同帯域を利用していた「i-dio」が、巨額の負債を抱えて先日放送を終了したように、この帯域の有効活用は苦戦を強いられている。

他方、351MHz帯を用いたデジタル簡易無線(登録局)は、業務・レジャーを問わず利用することができることから、昨今利用が活発化しており、大都市を中心にチャンネルが逼迫している状況である。また、同周波数に隣接する222~225MHz帯は、米国を始め多くの国においてアマチュア業務に割り当てられている。

そこで、V-High帯域[207.5~222MHz]の一部を、デジタル簡易無線またはアマチュア無線の帯域として割り当てることをご検討いただきたい。

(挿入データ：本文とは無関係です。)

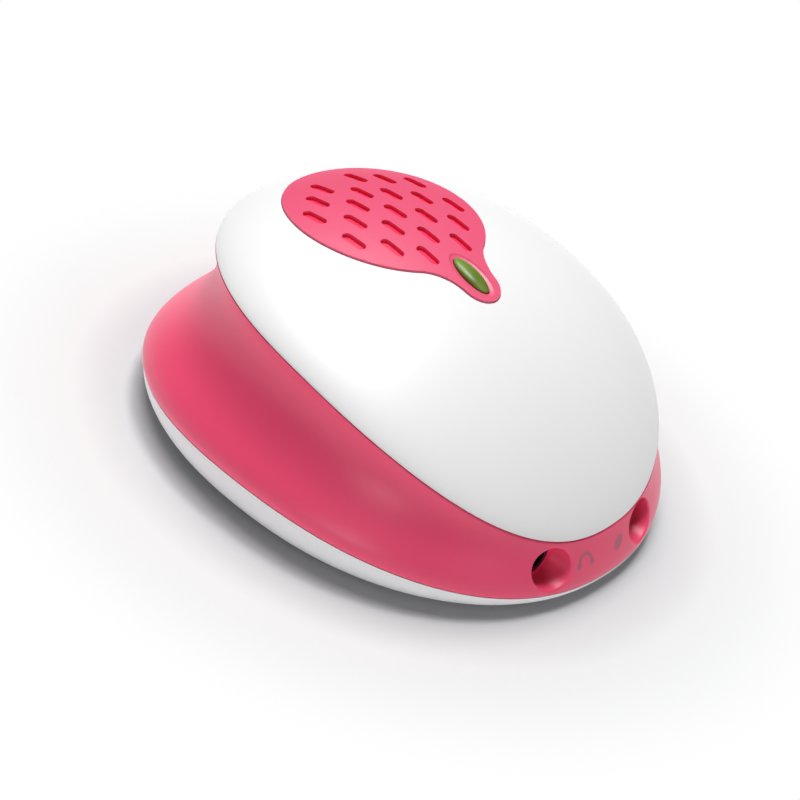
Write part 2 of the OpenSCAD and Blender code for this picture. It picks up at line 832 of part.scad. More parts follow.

【意見5】「新しい電波利用の実現に向けた研究開発等」について(28頁)

「(2-5) 公共分野における緊急ライフラインや放送及び通信手段の確保」の一環として、災害発生時にアマチュア無線が通信手段を提供してきた実績があるが、今後も、アマチュア無線家は、通信を通じた社会貢献を行う用意がある。そこで、アマチュア無線の本来業務の一つに、ボランティアとして実施する災害時の通信やその訓練も兼ねた公的イベント等の運営に係る通信などの「社会貢献」を含めることを目標として、「アマチュア無線による社会貢献の推進」を、取り組むべき研究開発の1項目に追加していただきたい。